BRIEF: Return, word for word, every line that follows.

┄┄┄┄┄┄

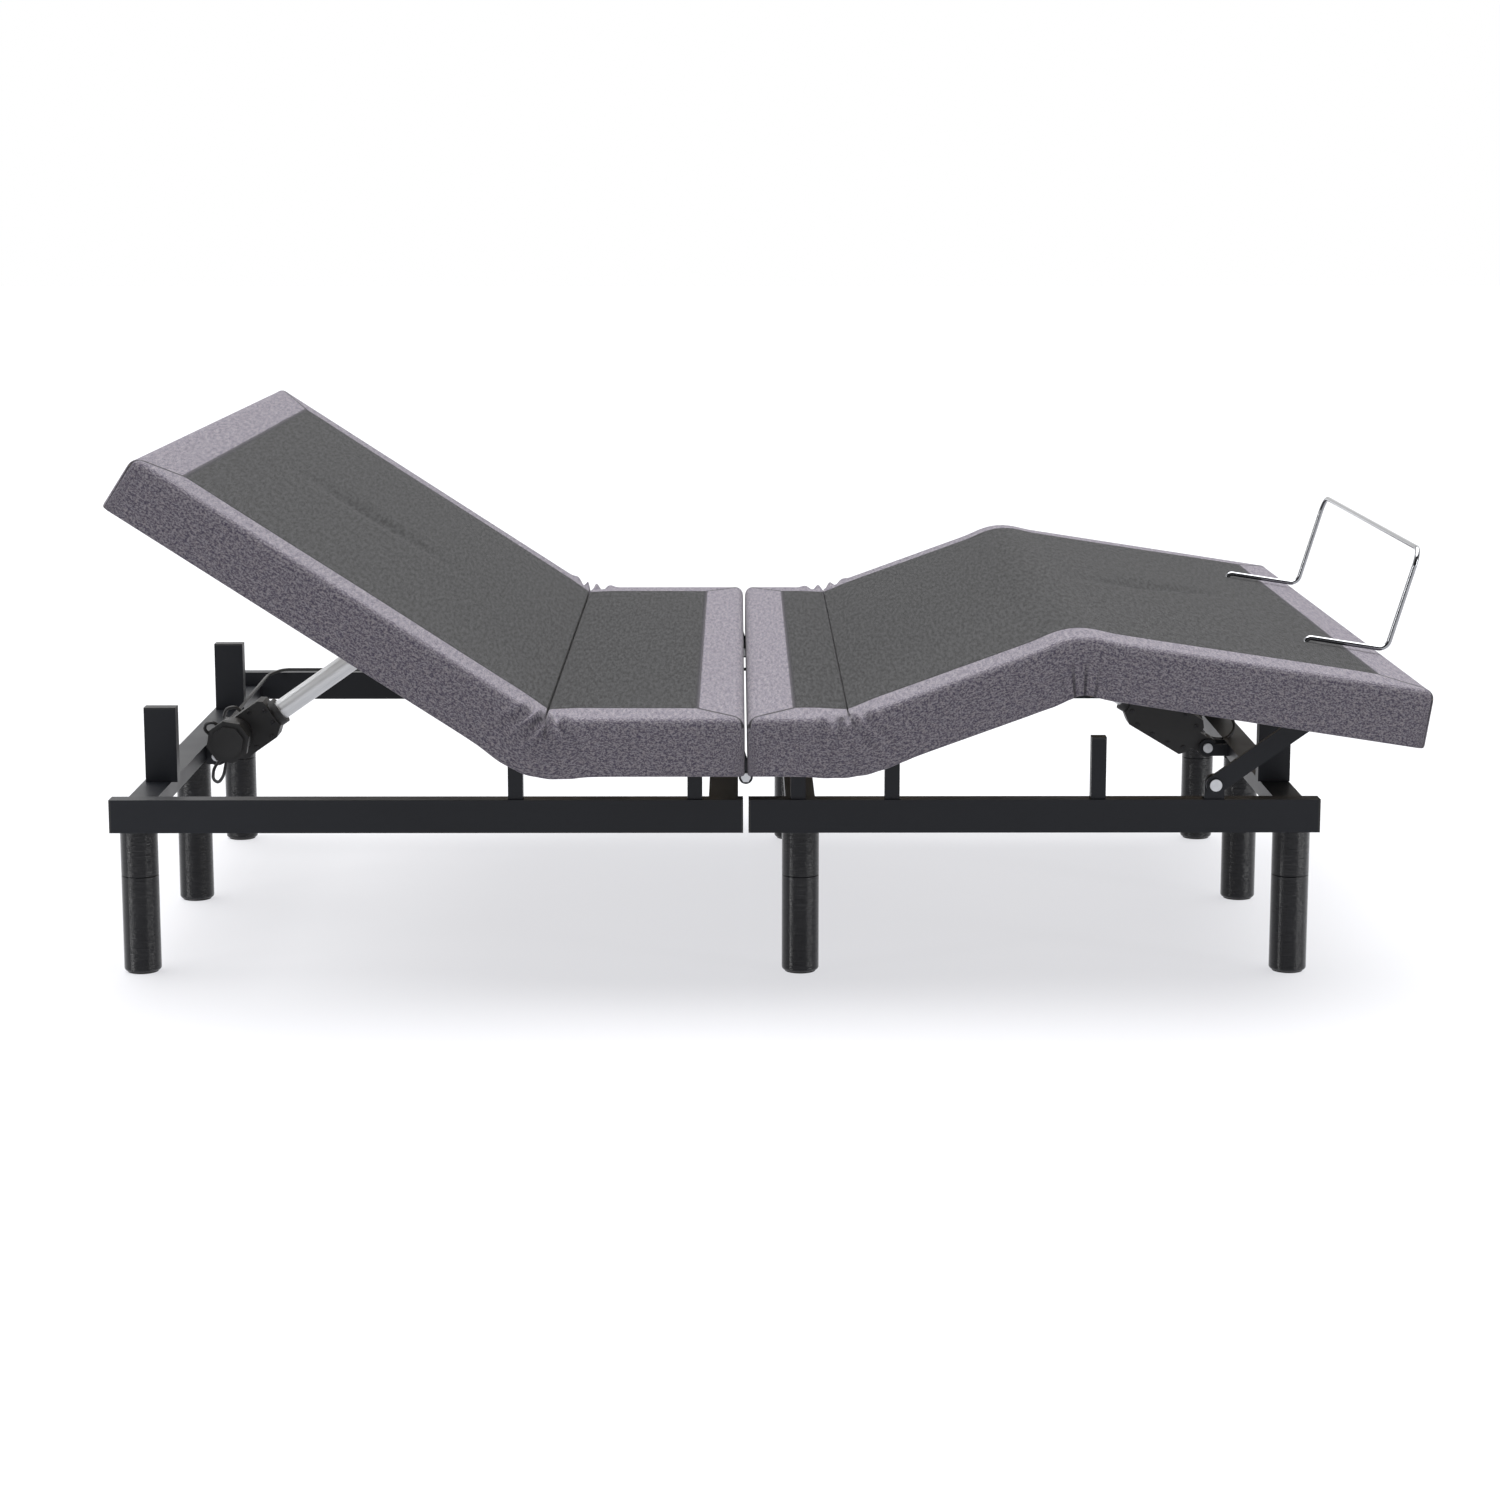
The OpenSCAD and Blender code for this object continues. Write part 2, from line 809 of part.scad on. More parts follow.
tube_r = 17;
rod_r = 13;
tube_bore = rod_r + 1;
eye_y = 15;
rod_eye_r = 13.5;
housing_y = 27;
boss_y = 19;

// A cylinder along a ram
module along(x, r) {
    translate([x[0], 0, 0])
        rotate([0, 90, 0])
            cylinder(h = x[1] - x[0], r = r);
}

// The gear housing: a rear boss on the pin, a deep body and a collar for the outer tube
module gearbox(body, low, high) {
    color(nylon)
        difference() {
            union() {
                bar_y(0, 0, 17, [-boss_y, boss_y]);
                block([0, body[0] + 8], [-boss_y, boss_y], [-14, 15]);
                plate_y([-housing_y, housing_y])
                    polygon([[body[0], low + 14], [body[0] + 12, low], [body[1] - 16, low],
                             [body[1], low + 12], [body[1], high - 6], [body[1] - 8, high],
                             [body[0] + 8, high], [body[0], high - 10]]);
                along([body[1] - 1, body[1] + 12], tube_r + 6);
            }
            bar_y(0, 0, ram_pin_r + run_fit, [-boss_y - 1, boss_y + 1]);
            along([body[0] + 30, body[1] + 13], tube_r);
        }
}

// The motor stands across the ram, out of one side of the gear housing
motor_x = 45;
motor_z = 12;
module motor(side) {
    color(nylon)
        mirror([0, side > 0 ? 1 : 0, 0]) {
            bar_y(motor_x, motor_z, 31, [-80, -housing_y]);
            translate([motor_x, -80, motor_z])
                rotate([90, 0, 0])
                    rotate([0, 0, 22.5])
                        cylinder(h = 16, r = 36, $fn = 8);
            translate([motor_x, -96, motor_z])
                rotate([90, 0, 0])
                    rotate([0, 0, 22.5])
                        cylinder(h = 4, r = 27, $fn = 8);
        }
}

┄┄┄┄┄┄

THE COMPLETED TASK:
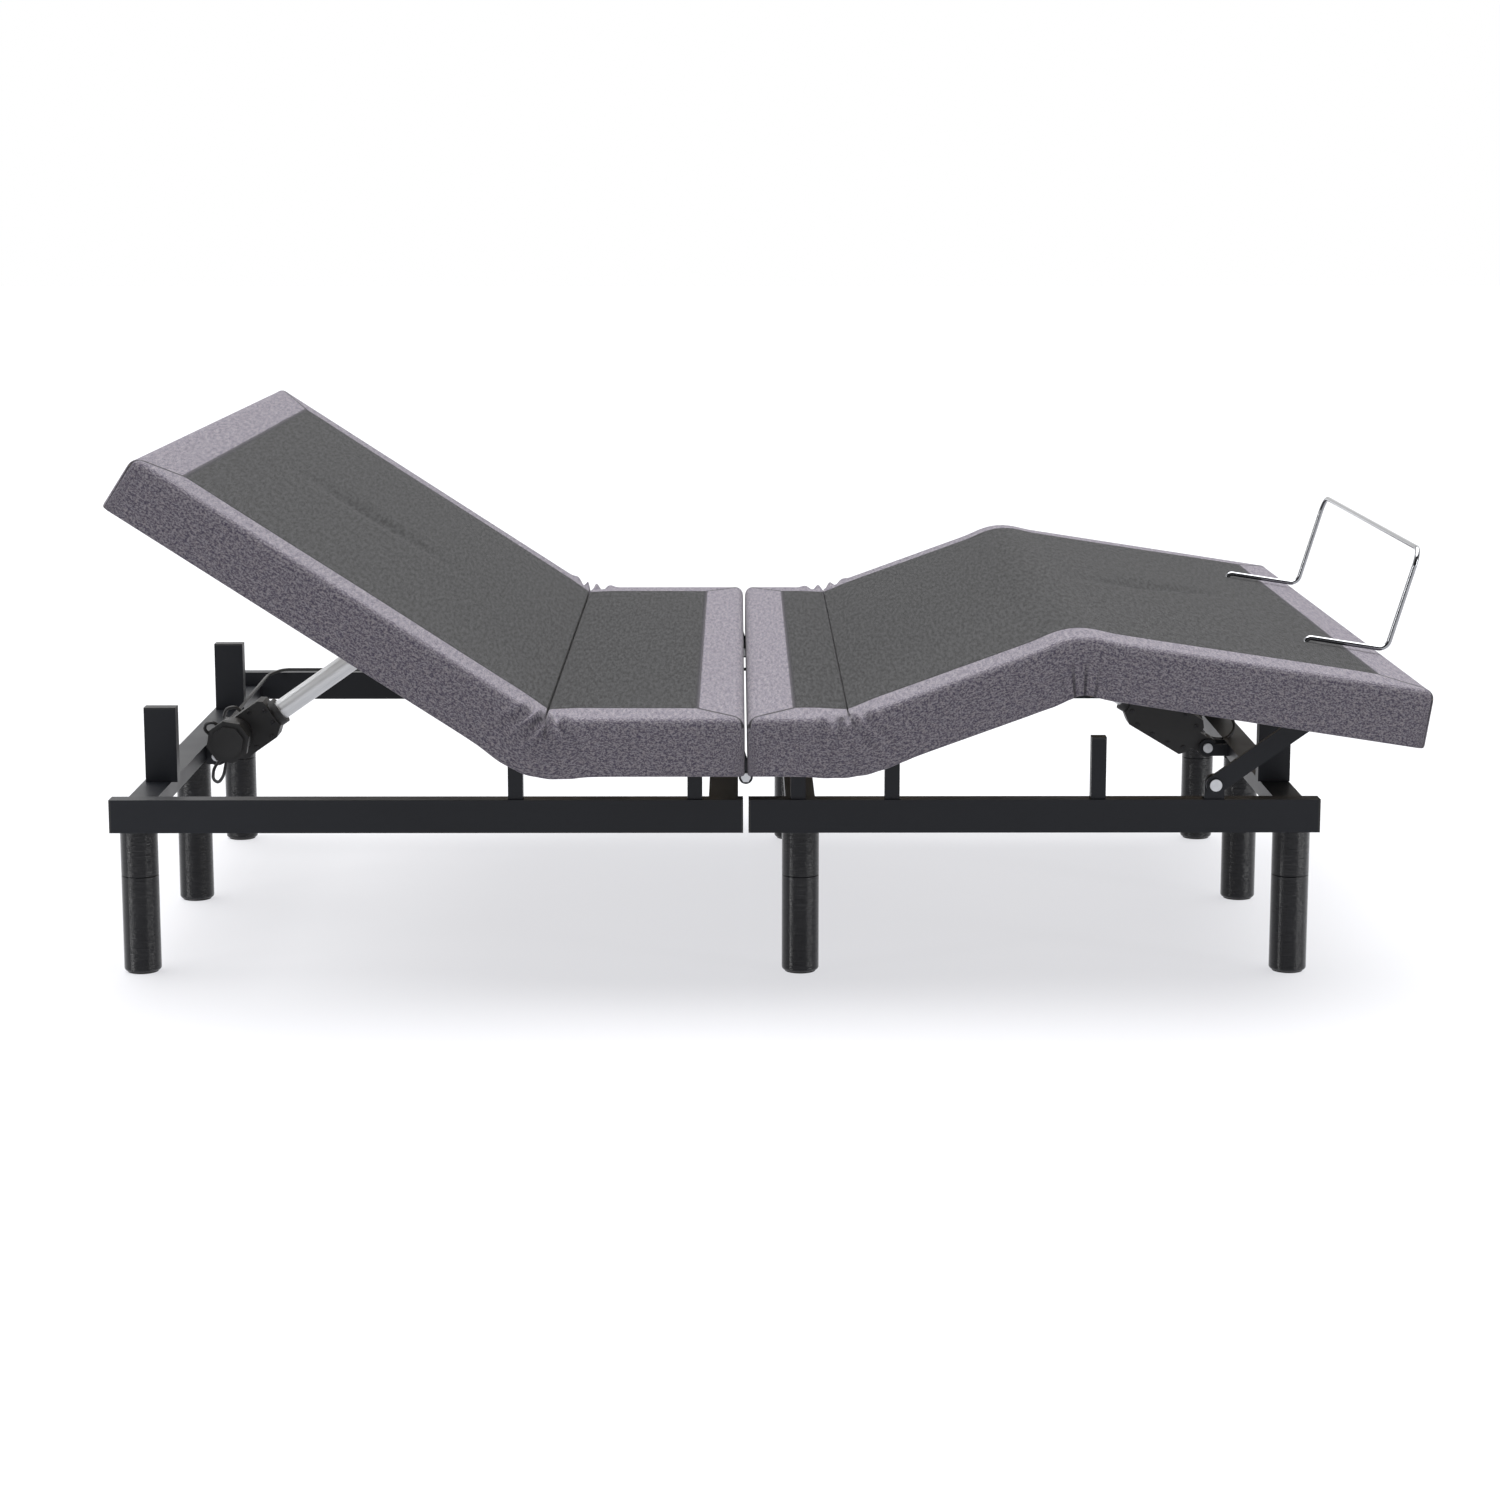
The OpenSCAD and Blender code for this object continues. Write part 2, from line 809 of part.scad on. More parts follow.
tube_r = 17;
rod_r = 13;
tube_bore = rod_r + 1;
eye_y = 15;
rod_eye_r = 13.5;
housing_y = 27;
boss_y = 19;

// A cylinder along a ram
module along(x, r) {
    translate([x[0], 0, 0])
        rotate([0, 90, 0])
            cylinder(h = x[1] - x[0], r = r);
}

// The gear housing: a rear boss on the pin, a deep body and a collar for the outer tube
module gearbox(body, low, high) {
    color(nylon)
        difference() {
            union() {
                bar_y(0, 0, 17, [-boss_y, boss_y]);
                block([0, body[0] + 8], [-boss_y, boss_y], [-14, 15]);
                plate_y([-housing_y, housing_y])
                    polygon([[body[0], low + 14], [body[0] + 12, low], [body[1] - 16, low],
                             [body[1], low + 12], [body[1], high - 6], [body[1] - 8, high],
                             [body[0] + 8, high], [body[0], high - 10]]);
                along([body[1] - 1, body[1] + 12], tube_r + 6);
            }
            bar_y(0, 0, ram_pin_r + run_fit, [-boss_y - 1, boss_y + 1]);
            along([body[0] + 30, body[1] + 13], tube_r);
        }
}

// The motor stands across the ram, out of one side of the gear housing
motor_x = 45;
motor_z = 12;
module motor(side) {
    color(nylon)
        mirror([0, side > 0 ? 1 : 0, 0]) {
            bar_y(motor_x, motor_z, 31, [-80, -housing_y]);
            translate([motor_x, -80, motor_z])
                rotate([90, 0, 0])
                    rotate([0, 0, 22.5])
                        cylinder(h = 16, r = 36, $fn = 8);
            translate([motor_x, -96, motor_z])
                rotate([90, 0, 0])
                    rotate([0, 0, 22.5])
                        cylinder(h = 4, r = 27, $fn = 8);
        }
}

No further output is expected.